Today marks the beginning of a visual arts celebration of the Shubenacadie Canal. This historic canal and waterway connecting the Bay of Fundy with the Atlantic Ocean was considered a 19th century mega project and flourishes today as an important recreational resource for all of us to enjoy.
The Shubenacdie Art Connection is the first of what many hope will become an annual event of local art exhibits stretching along the length of the waterway from Maitland on Cobequid Bay to the Dartmouth, Nova Scotia waterfront. For two weeks and three weekends from September 19th to October 4th, 2009 twenty-two artists will showcase their love and appreciation of the canal and the Shubenacadie River region.
Among those participating in the event are well-known oil paint artists, Sarah Jane Conklin of Fall River and Carol Morrison of Oakfield; pastel artist, Janice Guinan of Bible Hill and versatile watercolour artist, Gail Sutherland of Bedford (just to mention a few).
Guinan, who paints portraits, landscapes and seascapes usually in pastel, also works in watercolour, acrylic and oil.
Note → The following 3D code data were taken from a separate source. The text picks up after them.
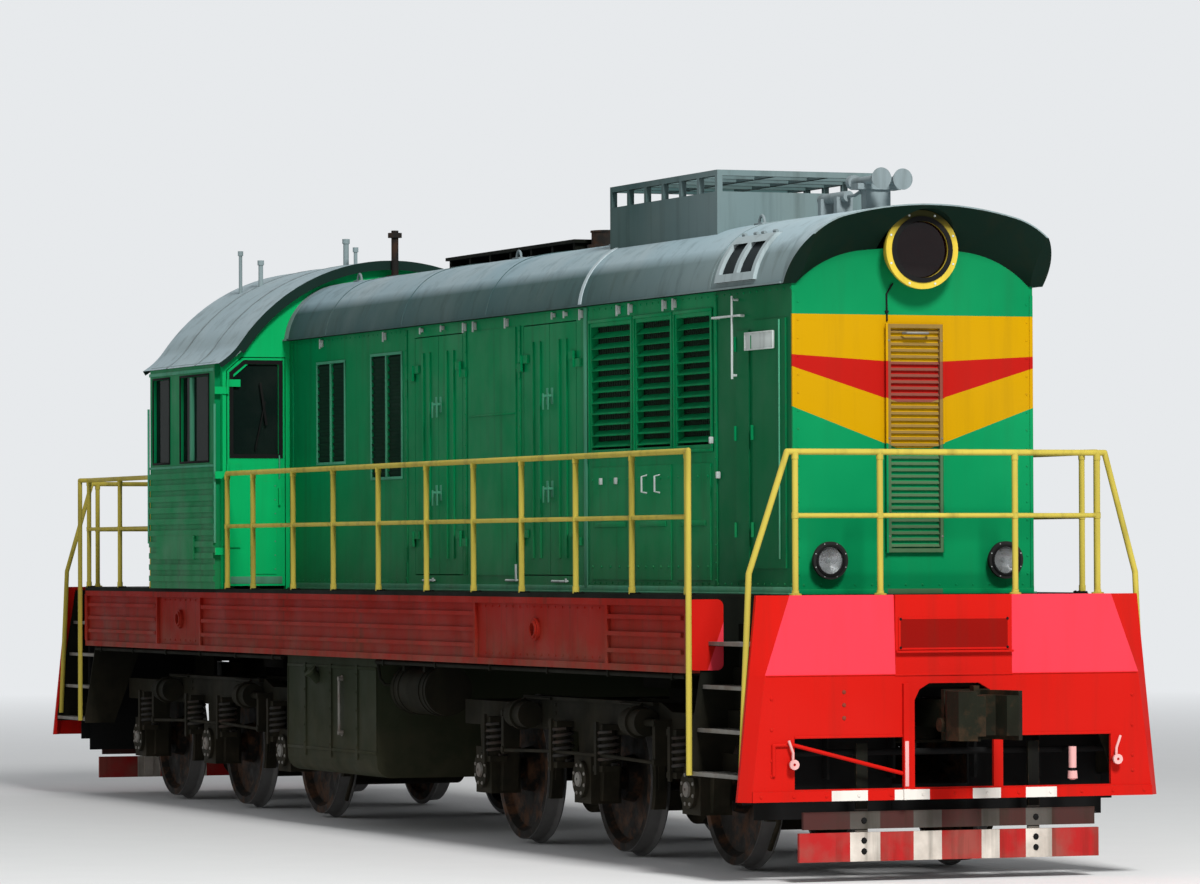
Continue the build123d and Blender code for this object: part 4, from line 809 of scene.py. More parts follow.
def around(centre, axis, radius, count, start=0.0):
    """Points spaced evenly round a centre, across the named axis; start is a share of one step."""
    first, second = {"X": (1, 2), "Y": (0, 2), "Z": (0, 1)}[axis]
    points = []
    for number in range(count):
        angle = math.tau * (number + start) / count
        point = Vector(centre)
        point[first] += radius * math.cos(angle)
        point[second] += radius * math.sin(angle)
        points.append(point)
    return points


def rim(kit, low, high, width, outer, inner, bevel=0.002):
    """A flat frame round an opening in a side wall, from one depth to another."""
    (x0, z0), (x1, z1) = low, high
    kit.block((x0 - width, outer, z1), (x1 + width, inner, z1 + width), bevel=bevel)
    kit.block((x0 - width, outer, z0 - width), (x1 + width, inner, z0), bevel=bevel)
    kit.block((x0 - width, outer, z0), (x0, inner, z1), bevel=bevel)
    kit.block((x1, outer, z0), (x1 + width, inner, z1), bevel=bevel)


def outline_rim(kit, points, x_low, x_high, width):
    """A flat frame outside a convex outline of (y, z) points in an end wall."""
    middle_y = sum(y for y, _ in points) / len(points)
    middle_z = sum(z for _, z in points) / len(points)
    normals = []
    for (y0, z0), (y1, z1) in zip(points, points[1:] + points[:1]):
        normal = Vector((z1 - z0, y0 - y1)).normalized()
        if normal.dot(Vector(((y0 + y1) / 2 - middle_y, (z0 + z1) / 2 - middle_z))) < 0:
            normal = -normal
        normals.append(normal)
    grown = []
    for index, point in enumerate(points):
        before = normals[index - 1]
        after = normals[index]
        grown.append(Vector(point) + (before + after) * width / (1 + before.dot(after)))
    rings = []
    for x in (x_low, x_high):
        rings.append([kit.mesh.verts.new((x, y, z)) for y, z in points])
        rings.append([kit.mesh.verts.new((x, y, z)) for y, z in grown])
    order = (rings[0], rings[1], rings[3], rings[2])
    for first, second in zip(order, order[1:] + order[:1]):
        for index in range(len(points)):
            following = (index + 1) % len(points)
            kit.mesh.faces.new((first[index], first[following], second[following], second[index]))


# Arched roofs: half width, eave height, top height, half width of the crown, radius of the crown
HOOD_ARCH = (0.930, 3.922, 4.446, 0.520, 2.400)
CAB_ARCH = (1.530, 3.730, 4.602, 1.340, 1.640)


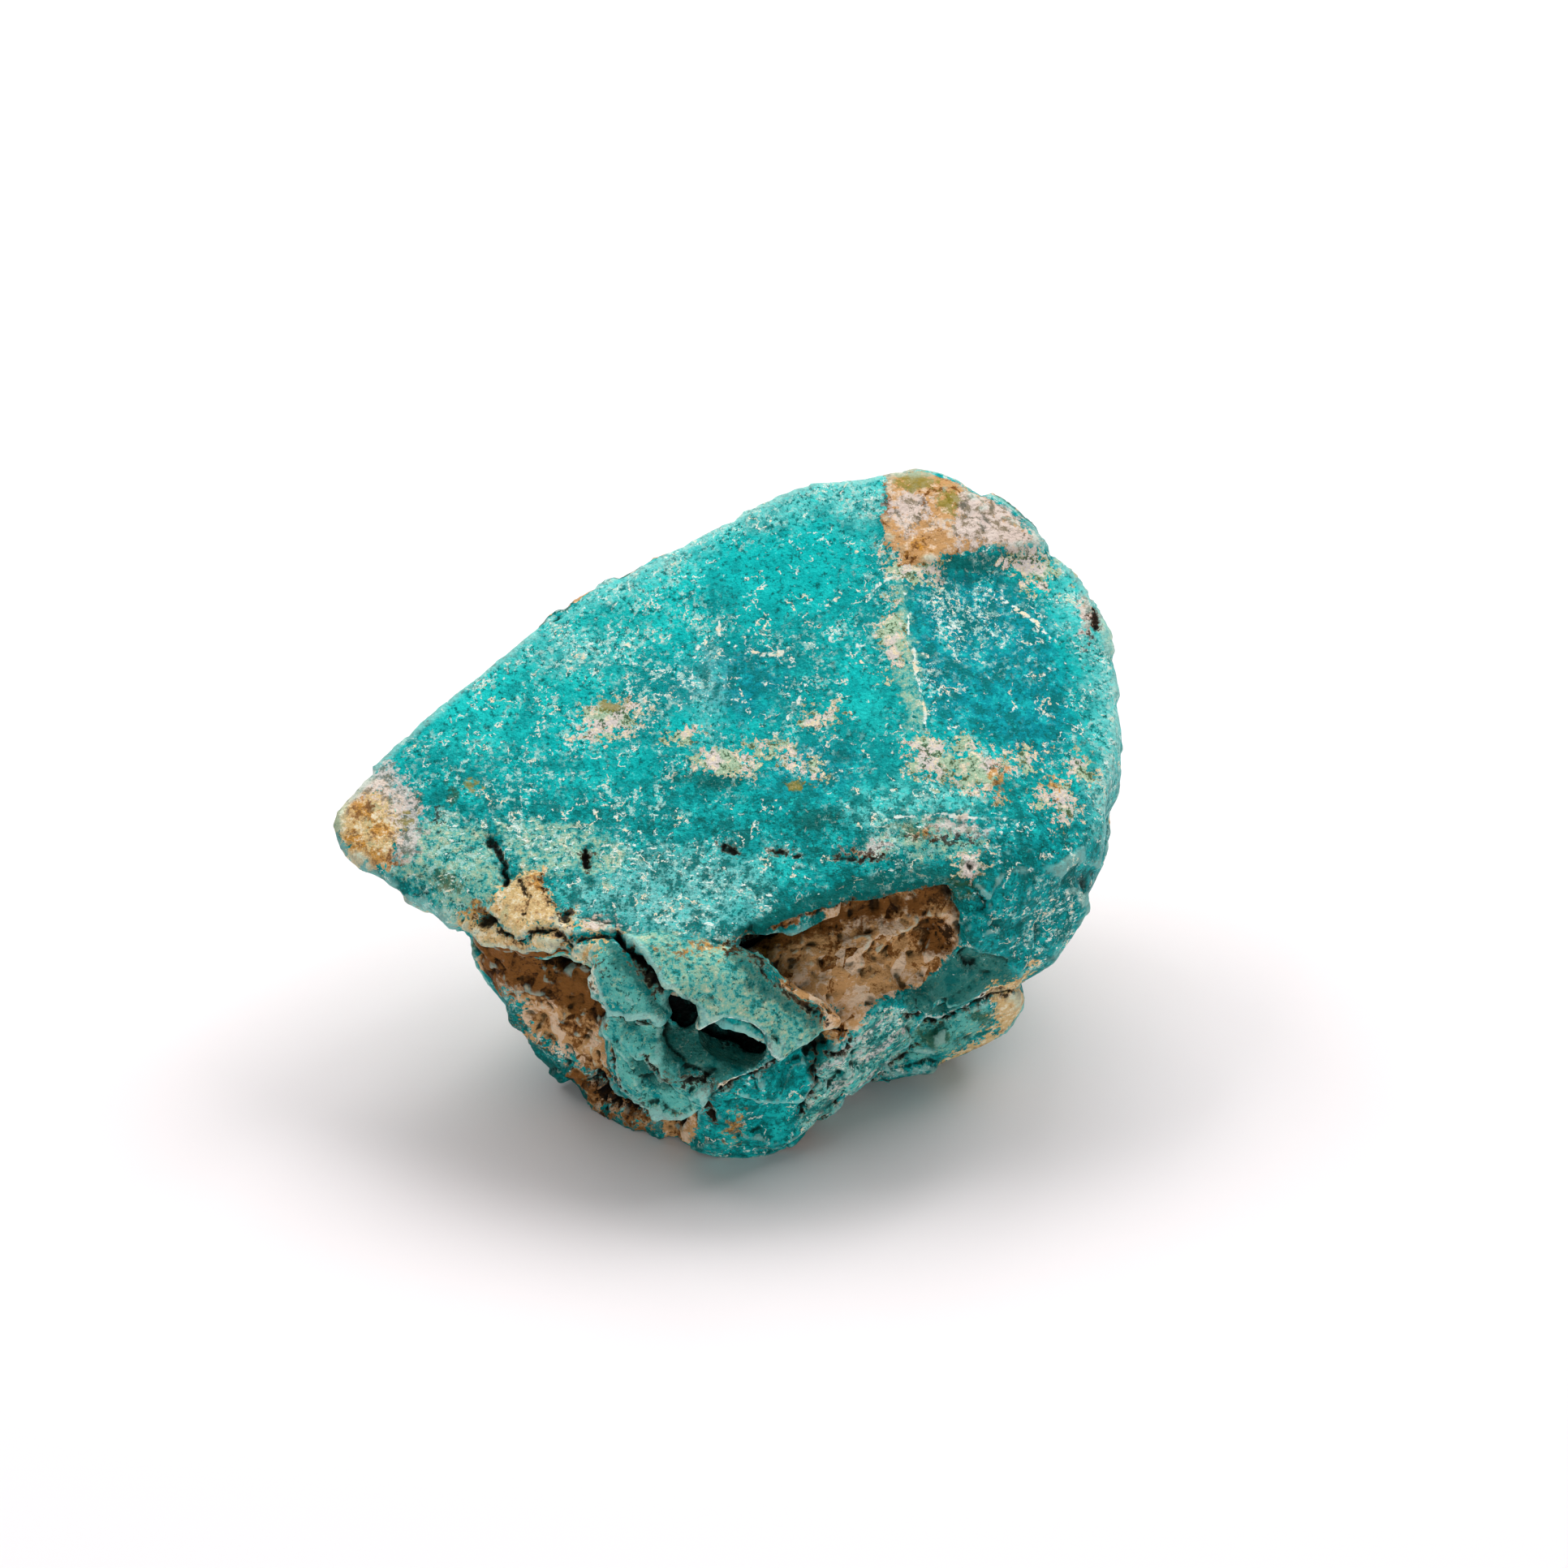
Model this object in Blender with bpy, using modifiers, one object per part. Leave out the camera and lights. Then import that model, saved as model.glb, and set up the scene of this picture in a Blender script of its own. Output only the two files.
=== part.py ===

Guinan notes that her ancestors came to the area in the 1700s and settled in Riverside, near Maitland, Nova Scotia. She said she has often wondered if her family (originally from Ireland) might have helped in the building of the canal.
Work on the Shubenacadie Canal system began in 1826 and was finally completed in 1861. Between 1856 and 1870 steam ships hauling barges moved gold mining equipment, coal, lumber, bricks, and granite through the intricate system of nine locks along two planes on the canal. By 1870, however, the dawn of an efficient railway system in Nova Scotia that was able to transport goods across the province faster and more cheaply made the canal obsolete.
The Look-Off by Janice Guinan of Bible Hill is among the many pieces of visual art featured at The Shubenacadie Art Connection (series of exhibits) beginning today in Central Nova Scotia.